In preparation for the album's release on May 17, Audioslave is doing a month's worth of shows in theaters and ballrooms. The band's upcoming stop at the Agora sold out in days, and "Be Yourself" has already rocketed to the upper regions of the Billboard rock-singles chart. The band's appeal is simple: Its members cleverly camouflage arena-rock bluster with the alt-rock cool they earned in their previous outfits.

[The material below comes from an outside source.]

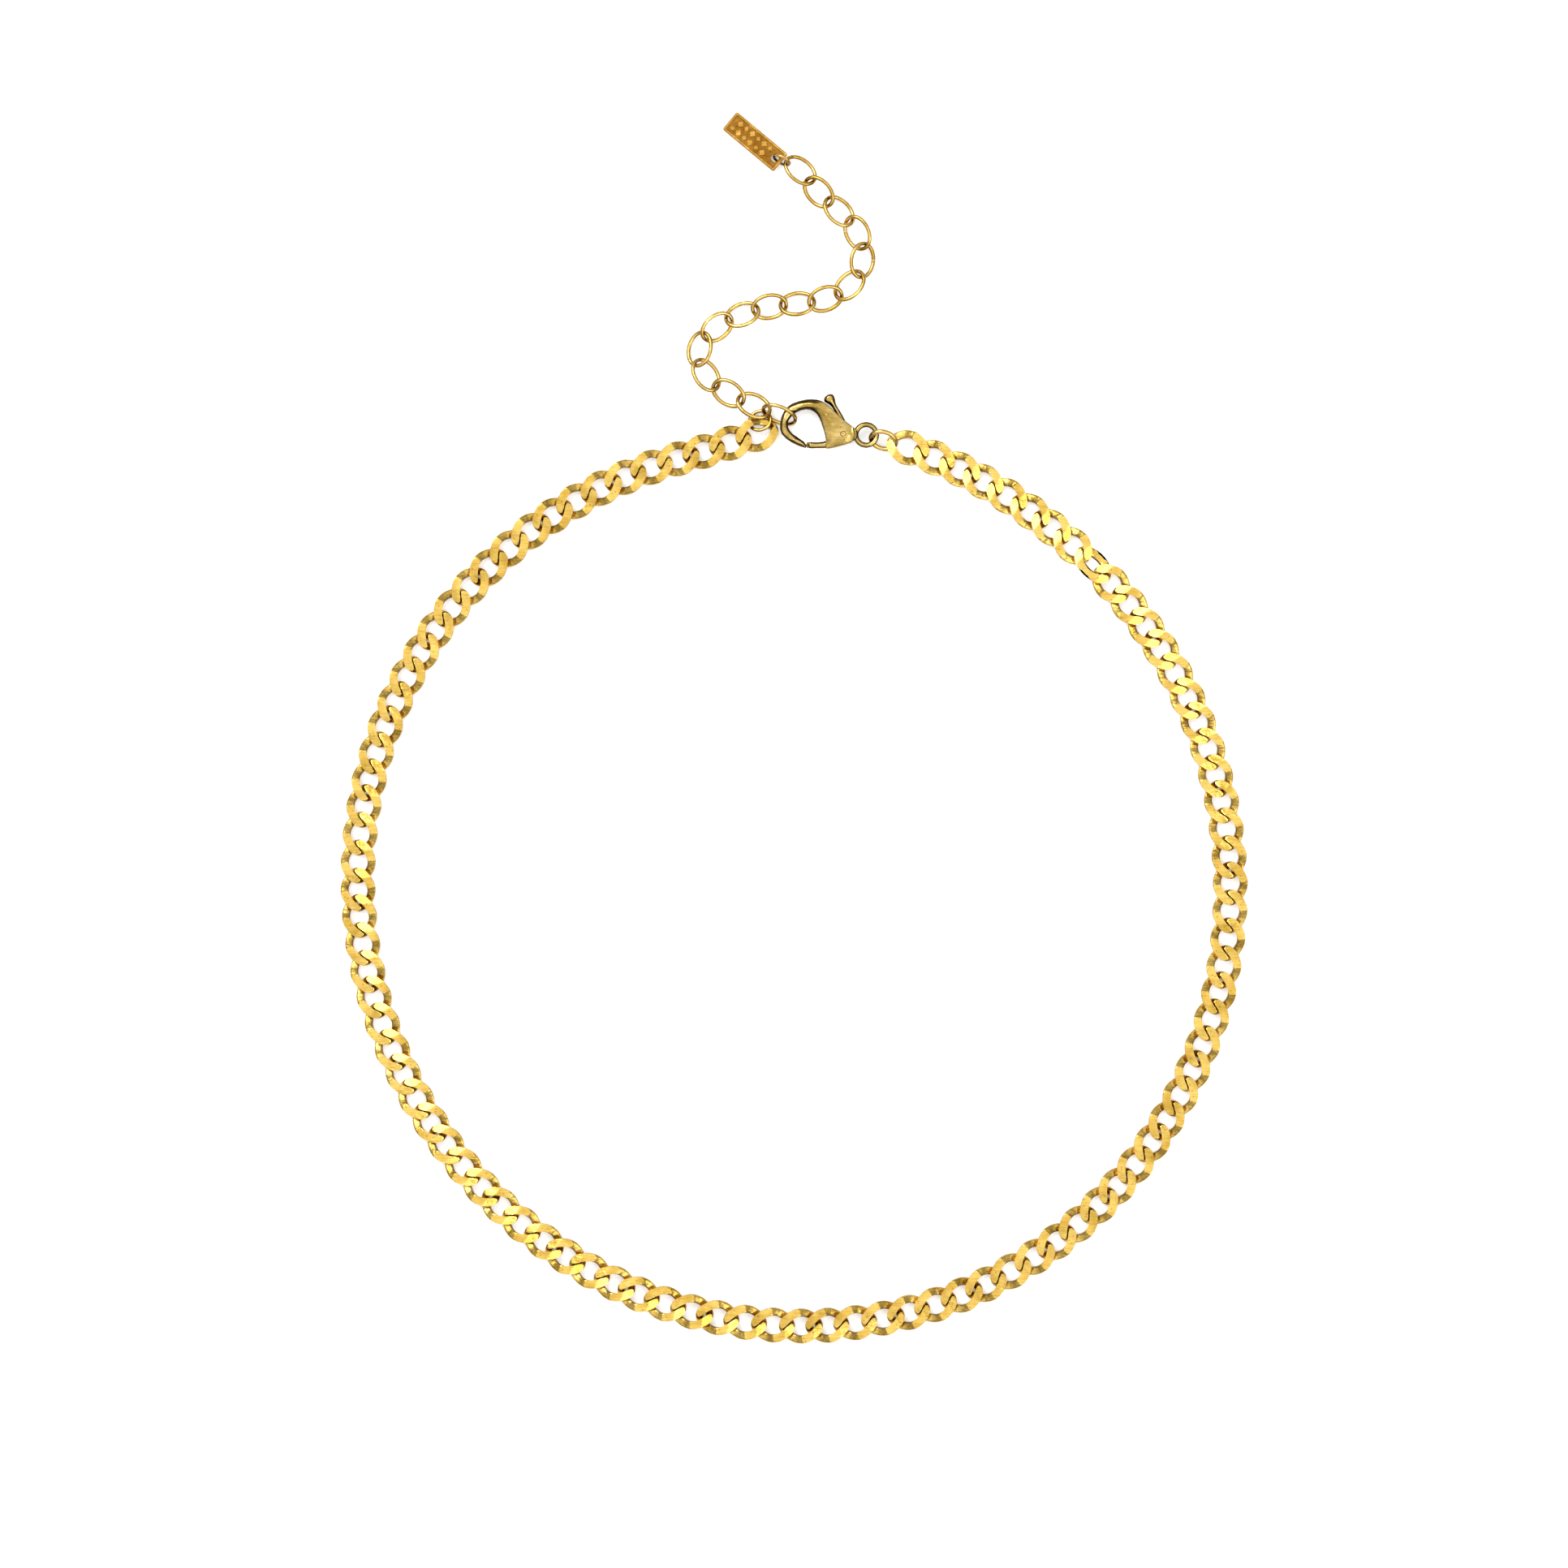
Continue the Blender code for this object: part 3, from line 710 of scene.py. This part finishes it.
def add_clasp_lever():
    """The lever: rounded edges, and a wider thumb knob."""
    mesh = fine_copy("clasp_lever", LEVER_VOXEL)
    edge = edge_finder(LEVER_OUTLINE)
    low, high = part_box("clasp_lever")
    middle = (low[2] + high[2]) / 2
    for vertex in mesh.vertices:
        local = vertex.co - CLASP_CENTRE
        swell = blend(local.y, KNOB_START, KNOB_TOP)
        domed = dome(edge(local), LEVER_REACH)
        vertex.co.z = middle + (vertex.co.z - middle) * domed * (1 + KNOB_RISE * swell)
        vertex.co += KNOB_ACROSS * (local - KNOB_MIDDLE).dot(KNOB_ACROSS) * KNOB_WIDEN * swell
    relax(mesh, LEVER_RELAX_ROUNDS)
    finish_piece("clasp_lever_cast", mesh, "clasp", "lever", "clasp_lever")


def add_clasp():
    """The lobster clasp, with its pin and spring as the CAD has them."""
    add_clasp_body()
    add_clasp_lever()
    paint("clasp_pin", "clasp")
    paint("clasp_spring", "steel")


# ---------------------------------------------------------------- tag
def block(size, at, corner):
    """A box of a size at a place, with rounded edges."""
    work = bmesh.new()
    bmesh.ops.create_cube(work, size=1.0, matrix=Matrix.Translation(at) @ Matrix.Diagonal((*size, 1)))
    bmesh.ops.bevel(work, geom=work.edges[:], offset=corner, segments=CORNER_STEPS, affect="EDGES")
    return mesh_object("block", work)


def drill(at, radius, depth):
    """A round tool that bores a hole."""
    work = bmesh.new()
    bmesh.ops.create_cone(
        work, cap_ends=True, segments=TAG_HOLE_SIDES, radius1=radius, radius2=radius, depth=depth,
        matrix=Matrix.Translation(at),
    )
    return mesh_object("drill", work)


def diamond(column, row, level):
    """One raised diamond of the tag's pattern, large or small by turns."""
    x = -TAG_HALF_LENGTH + PATTERN_START + PATTERN_PITCH * (column + row / 2)
    y = (row - (PATTERN_ROWS - 1) / 2) * PATTERN_ROW_GAP
    size = PATTERN_SIZE * (1.0 if (column + row) % 2 else PATTERN_SMALL)
    item = block((size, size, 2 * PATTERN_HEIGHT), (0, 0, 0), PATTERN_CORNER)
    turned = Matrix.Rotation(PATTERN_TURN, 4, "Z")
    item.data.transform(Matrix.Translation((x, y, level)) @ turned)
    return item


def combine(item, operation, tools):
    """Adds tools to an object or cuts them from it, without applying that yet."""
    for tool in tools:
        change = item.modifiers.new(operation, "BOOLEAN")
        change.operation = operation
        change.solver = "EXACT"
        change.object = tool


def tag_heading():
    """Heading of the tag's long way, towards the end with its hole, which lies to the right."""
    long_way = ring_axes("tag")[1]
    heading = math.atan2(long_way.y, long_way.x)
    if math.cos(heading) < 0:
        heading += math.pi
    return heading


def add_tag():
    """A stamped tag: raised rim, recessed face with a plain diamond pattern, and a hole."""
    low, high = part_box("tag")
    thick = high[2] - low[2]
    size = (2 * TAG_HALF_LENGTH, 2 * TAG_HALF_WIDTH, thick)
    hollow = (2 * TAG_HALF_LENGTH - 2 * TAG_RIM, 2 * TAG_HALF_WIDTH - 2 * TAG_RIM, 2 * TAG_FACE_DEPTH)
    plate = block(size, (0, 0, 0), TAG_CORNER)
    recess = block(hollow, (0, 0, thick / 2), TAG_RECESS_CORNER)
    hole = drill((TAG_HALF_LENGTH - TAG_HOLE_INSET, 0, 0), TAG_HOLE_RADIUS, 4 * thick)
    face = thick / 2 - TAG_FACE_DEPTH
    diamonds = []
    for row in range(PATTERN_ROWS):
        for column in range(PATTERN_COLUMNS):
            diamonds.append(diamond(column, row, face))
    combine(plate, "DIFFERENCE", (recess, hole))
    combine(plate, "UNION", diamonds)
    mesh = mesh_after_modifiers(plate)
    for item in (plate, recess, hole, *diamonds):
        bpy.data.objects.remove(item, do_unlink=True)
    centre = Vector(((low[0] + high[0]) / 2, (low[1] + high[1]) / 2, 0))
    lift = Vector((0, 0, high[2] - thick / 2))
    mesh.transform(Matrix.Translation(centre + lift) @ Matrix.Rotation(tag_heading(), 4, "Z"))
    shade(mesh, TAG_CREASE)
    mesh.materials.clear()
    finish_piece("tag_plate", mesh, "tag", "tag", "tag")


# ---------------------------------------------------------------- stage
def add_floor():
    """A plain floor of pale paper that glows a little, so that shadows on it stay faint."""
    bpy.ops.mesh.primitive_plane_add(size=FLOOR_SIZE, location=(0, 0, FLOOR_LEVEL))
    floor = bpy.context.object
    floor.name = "floor"
    paper = bpy.data.materials.new("paper")
    paper.use_nodes = True
    shader = paper.node_tree.nodes["Principled BSDF"]
    shader.inputs["Base Color"].default_value = (*PAPER_COLOUR, 1.0)
    shader.inputs["Roughness"].default_value = PAPER_ROUGHNESS
    shader.inputs["Emission Color"].default_value = (*WHITE, 1.0)
    shader.inputs["Emission Strength"].default_value = PAPER_GLOW
    floor.data.materials.append(paper)


def add_sky():
    """A soft studio sky, brightest straight above."""
    world = bpy.data.worlds.new("studio")
    bpy.context.scene.world = world
    world.use_nodes = True
    tree = world.node_tree
    ground = tree.nodes["Background"]
    place = tree.nodes.new("ShaderNodeTexCoord")
    parts = tree.nodes.new("ShaderNodeSeparateXYZ")
    sky = tree.nodes.new("ShaderNodeValToRGB")
    while len(sky.color_ramp.elements) < len(SKY_STOPS):
        sky.color_ramp.elements.new(0.5)
    for stop, (height, level) in zip(sky.color_ramp.elements, SKY_STOPS):
        stop.position = height
        stop.color = (level, level, level * SKY_WARMTH, 1.0)
    tree.links.new(place.outputs["Generated"], parts.inputs["Vector"])
    tree.links.new(parts.outputs["Z"], sky.inputs["Fac"])
    tree.links.new(sky.outputs["Color"], ground.inputs["Color"])
    ground.inputs["Strength"].default_value = SKY_STRENGTH


def add_lamps():
    """Soft lamps that face the necklace."""
    for name, spot, size, power in LAMPS:
        lamp = bpy.data.lights.new(name, "AREA")
        lamp.size = size
        lamp.energy = power
        item = bpy.data.objects.new(name, lamp)
        item.location = spot
        item.rotation_euler = (-Vector(spot)).to_track_quat("-Z", "Y").to_euler()
        bpy.context.scene.collection.objects.link(item)


def add_camera():
    """The camera, high above the necklace and looking straight down."""
    camera = bpy.data.cameras.new("camera")
    camera.sensor_width = SENSOR_WIDTH
    camera.lens = SENSOR_WIDTH * VIEW_DISTANCE / VIEW_WIDTH
    camera.clip_start = NEAREST_SEEN
    item = bpy.data.objects.new("camera", camera)
    item.location = (*VIEW_CENTRE, VIEW_DISTANCE)
    bpy.context.scene.collection.objects.link(item)
    bpy.context.scene.camera = item
    bpy.context.scene.view_settings.view_transform = "Standard"


add_chain()
add_rings()
add_clasp()
add_tag()
add_floor()
add_sky()
add_lamps()
add_camera()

"The insular nature of Audioslave really helps -- our ears are not glued to the radio to see how the latest Arcade Fire single is doing," Morello says of his band's success. "We call it 'between the monitors' -- the monitors on stage. It's like, as long as you're set between the monitors, between the band members and the music you're making, everything is going to be all right. You don't really need to look beyond that."